The Sound Transit board directed the agency's staff to study building a southern segment - from South Royal Brougham Way or the downtown bus tunnel's Convention Place Station to South 200th Street - and report back in September, when a final decision will be made.
However, even that modest beginning, the agency concedes, would cost about $2.3 billion, including $500 million in federal aid that is now on hold.
The board also decided to shelve for now further studies of a tunnel under Capitol Hill and to look at alternative routes to the north through the South Lake Union area.
Sound Transit will also examine whether it can accommodate Metro buses in the downtown bus tunnel along with light rail.
Yesterday's decisions were anything but final, but they represent a new consensus on the citizen board, which has been struggling to refocus the agency after cost overruns that killed Sound Transit's original plans to build from SeaTac to Northgate.
Light-rail supporters hope that by starting work on a southern segment, Sound Transit will show it can get something built. If that happens, they argue, money and support would materialize later.
"What I hear from folks is `get started, get moving,' " said Seattle Mayor Paul Schell, the Sound Transit board member who first proposed the build-south option.
But critics worry the southern segment won't attract enough riders because it wouldn't connect with population and job centers such as Capitol Hill and the University District.

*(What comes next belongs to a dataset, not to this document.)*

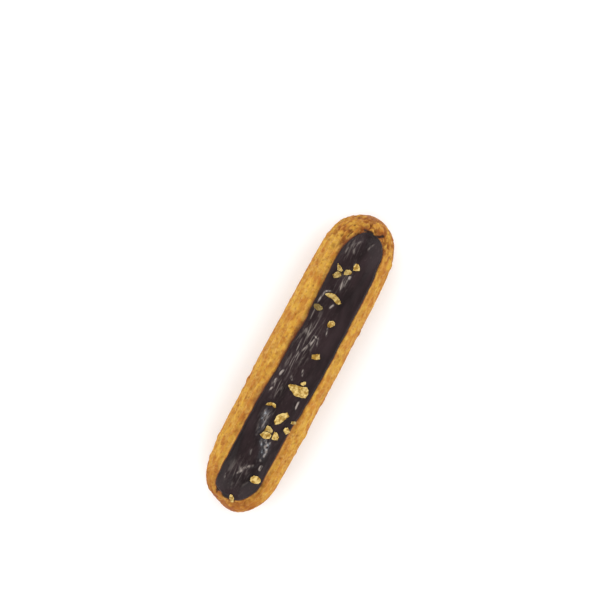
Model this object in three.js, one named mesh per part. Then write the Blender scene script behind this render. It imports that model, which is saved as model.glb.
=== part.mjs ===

"It is kind of a trip to nowhere," said Metropolitan King County Councilman Greg Nickels.
Nickels, who is running for mayor of Seattle, challenged a motion by Schell to shelve further studies of the Capitol Hill tunnel for now, calling it "lacking in vision." But a majority of the board sided with Schell.
The most controversial item yesterday was a proposed study of a South Lake Union route as a possible cheaper alternative to the Capitol Hill tunnel.
"We're making another Kingdome decision here. We're going to regret this," predicted Metropolitan King County Councilwoman Cynthia Sullivan, who argued against altering routes just to save money.
In 1996, voters approved a plan to build a 21-mile light-rail line from SeaTac to the University District by 2006. But that plan in recent years has been trashed by $1 billion in cost overruns.
The plan endorsed yesterday would seek a more modest, 16-mile line. And, the agency says, it still would need federal aid.
But Sound Transit supporters were careful to note the eventual goal would remain the same: to extend light rail through North Seattle to Northgate and beyond.
The board yesterday also received recommendations from a project-review committee headed by former Seattle Mayor Charles Royer. The panel, commissioned to find ways to reduce costs after a critical inspector general's report released in April, generally endorsed the build-south approach.
But the Royer committee argued that the initial rail line ought to stop south of downtown and leave the bus tunnel for buses until light rail attracts enough riders.
A proposal to link light rail with Southcenter was scrapped as too expensive yesterday. It would have added an estimated $260 million to the costs.